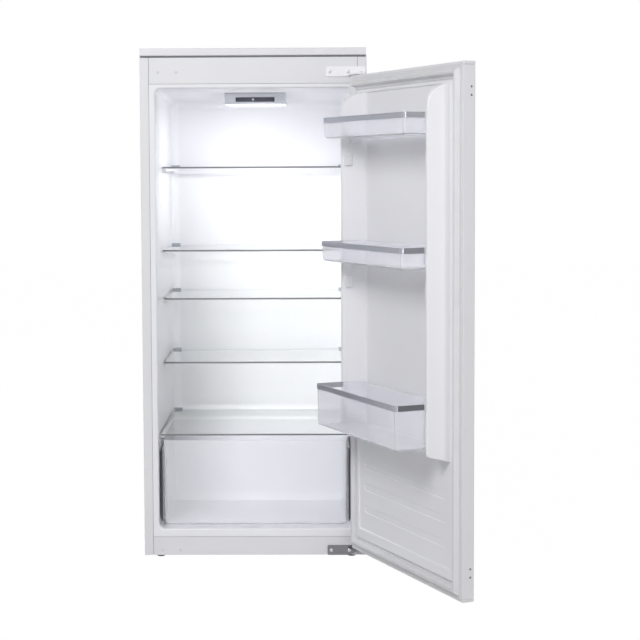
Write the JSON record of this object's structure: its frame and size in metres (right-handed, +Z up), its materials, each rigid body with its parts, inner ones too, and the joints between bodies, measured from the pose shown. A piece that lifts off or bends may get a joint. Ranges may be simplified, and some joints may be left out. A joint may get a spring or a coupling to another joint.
{
  "type": "column refrigerator",
  "caption": "Built-in column refrigerator with glass shelves, a clear crisper drawer, clear door bins and a right-hung door, shown open.",
  "frame": {"origin": "centre of the cabinet body's flat underside, midway between its sides and between its front and back", "axes": "+Z up along the cabinet's height, +X to the right of someone facing the open front, +Y into the depth; the door hangs at +X and opens towards -Y"},
  "size_m": [0.7451, 1.0685, 1.2293],
  "materials": {
    "white_painted_steel": "satin",
    "liner_polystyrene": "gloss",
    "white_abs": "satin",
    "polyurethane_foam": "matt",
    "gasket_pvc": "matt",
    "clear_polystyrene": "clear gloss",
    "toughened_glass": "polished",
    "silver_trim": "satin",
    "grey_stop_plastic": "matt",
    "dark_guide_plastic": "matt",
    "smoked_window": "gloss",
    "lamp_lens": "frosted",
    "zinc_plated_steel": "plated",
    "black_enamelled_steel": "enamelled",
    "aluminium": "mill",
    "copper": "drawn",
    "galvanised_sheet": "galvanised",
    "black_plastic": "matt"
  },
  "bodies": {
    "cabinet": {"side_panel_left": "white_painted_steel", "side_panel_right": "white_painted_steel", "top_panel": "white_painted_steel", "base_panel": "galvanised_sheet", "back_panel": "galvanised_sheet", "insulation_foam": "polyurethane_foam", "inner_liner": "liner_polystyrene", "evaporator_plate": "aluminium", "top_trim_strip": "white_abs", "top_rail": "white_painted_steel", "bottom_rail": "white_painted_steel", "control_housing": "white_abs", "control_window": "smoked_window", "lamp_lens": "lamp_lens", "drawer_guide_left": "dark_guide_plastic", "drawer_guide_right": "dark_guide_plastic", "compressor": "black_enamelled_steel", "compressor_crossbar": "galvanised_sheet", "terminal_box": "black_plastic", "drip_tray": "black_plastic", "condenser_coil": "black_enamelled_steel", "filter_dryer": "copper", "foot_rear_left": "black_plastic", "foot_rear_right": "black_plastic", "hinge_bracket_upper": "white_painted_steel", "hinge_bracket_lower": "zinc_plated_steel", "hinge_pin_upper": "zinc_plated_steel", "hinge_pin_lower": "zinc_plated_steel", "hinge_screw_top_1": "zinc_plated_steel", "hinge_screw_top_2": "zinc_plated_steel", "hinge_screw_bottom_1": "zinc_plated_steel", "hinge_screw_bottom_2": "zinc_plated_steel"},
    "door": {"door_outer_panel": "white_painted_steel", "door_foam": "polyurethane_foam", "door_inner_liner": "liner_polystyrene", "door_gasket": "gasket_pvc", "door_cap_top": "white_abs", "door_cap_bottom": "white_abs", "hinge_bush_upper": "white_abs", "hinge_bush_lower": "white_abs"},
    "bin_top": {"door_bin_top": "clear_polystyrene", "door_bin_top_trim": "silver_trim"},
    "bin_middle": {"door_bin_middle": "clear_polystyrene", "door_bin_middle_trim": "silver_trim"},
    "bin_lower": {"door_bin_lower": "clear_polystyrene", "door_bin_lower_trim": "silver_trim"},
    "shelf_1": {"shelf_1_glass": "toughened_glass", "shelf_1_rear_stop": "grey_stop_plastic"},
    "shelf_2": {"shelf_2_glass": "toughened_glass", "shelf_2_rear_stop": "grey_stop_plastic"},
    "shelf_3": {"shelf_3_glass": "toughened_glass", "shelf_3_rear_stop": "grey_stop_plastic"},
    "shelf_4": {"shelf_4_glass": "toughened_glass", "shelf_4_rear_stop": "grey_stop_plastic"},
    "crisper_cover": {"crisper_cover_glass": "toughened_glass", "crisper_cover_rear_stop": "grey_stop_plastic"},
    "drawer": {"crisper_drawer": "clear_polystyrene"},
    "button": {"temperature_button": "white_abs"},
    "front_foot_left": {"foot_front_left": "black_plastic"},
    "front_foot_right": {"foot_front_right": "black_plastic"}
  },
  "joints": [
    {"name": "door_hinge", "type": "hinge", "parent": "cabinet", "child": "door", "pos_m": [0.25685, -0.2887, 0], "axis": [0, 0, 1], "range_deg": [-113.9, 0]},
    {"name": "drawer_slide", "type": "slide", "parent": "cabinet", "child": "drawer", "axis": [0, -1, 0], "range_m": [0, 0.26]},
    {"name": "shelf_1_slide", "type": "slide", "parent": "cabinet", "child": "shelf_1", "axis": [0, -1, 0], "range_m": [0, 0.15]},
    {"name": "shelf_2_slide", "type": "slide", "parent": "cabinet", "child": "shelf_2", "axis": [0, -1, 0], "range_m": [0, 0.15]},
    {"name": "shelf_3_slide", "type": "slide", "parent": "cabinet", "child": "shelf_3", "axis": [0, -1, 0], "range_m": [0, 0.15]},
    {"name": "shelf_4_slide", "type": "slide", "parent": "cabinet", "child": "shelf_4", "axis": [0, -1, 0], "range_m": [0, 0.15]},
    {"name": "crisper_cover_lift", "type": "slide", "parent": "cabinet", "child": "crisper_cover", "axis": [0, 0, 1], "range_m": [0, 0.03]},
    {"name": "bin_top_lift", "type": "slide", "parent": "door", "child": "bin_top", "axis": [0, 0, 1], "range_m": [0, 0.03]},
    {"name": "bin_middle_lift", "type": "slide", "parent": "door", "child": "bin_middle", "axis": [0, 0, 1], "range_m": [0, 0.03]},
    {"name": "bin_lower_lift", "type": "slide", "parent": "door", "child": "bin_lower", "axis": [0, 0, 1], "range_m": [0, 0.03]},
    {"name": "button_press", "type": "slide", "parent": "cabinet", "child": "button", "axis": [0, 1, 0], "range_m": [0, 0.001], "stiffness_N_per_m": 800},
    {"name": "foot_left_screw_out", "type": "slide", "parent": "cabinet", "child": "front_foot_left", "axis": [0, 0, -1], "range_m": [0, 0.012]},
    {"name": "foot_right_screw_out", "type": "slide", "parent": "cabinet", "child": "front_foot_right", "axis": [0, 0, -1], "range_m": [0, 0.012]}
  ]
}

* * *

WORK TO BE COMPLETED: Report every line containing the word "materials" from the listing above.

SOLUTION TO THE EXERCISE:
Write the JSON record of this object's structure: its frame and size in metres (right-handed, +Z up), its materials, each rigid body with its parts, inner ones too, and the joints between bodies, measured from the pose shown. A piece that lifts off or bends may get a joint. Ranges may be simplified, and some joints may be left out. A joint may get a spring or a coupling to another joint.
  "materials": {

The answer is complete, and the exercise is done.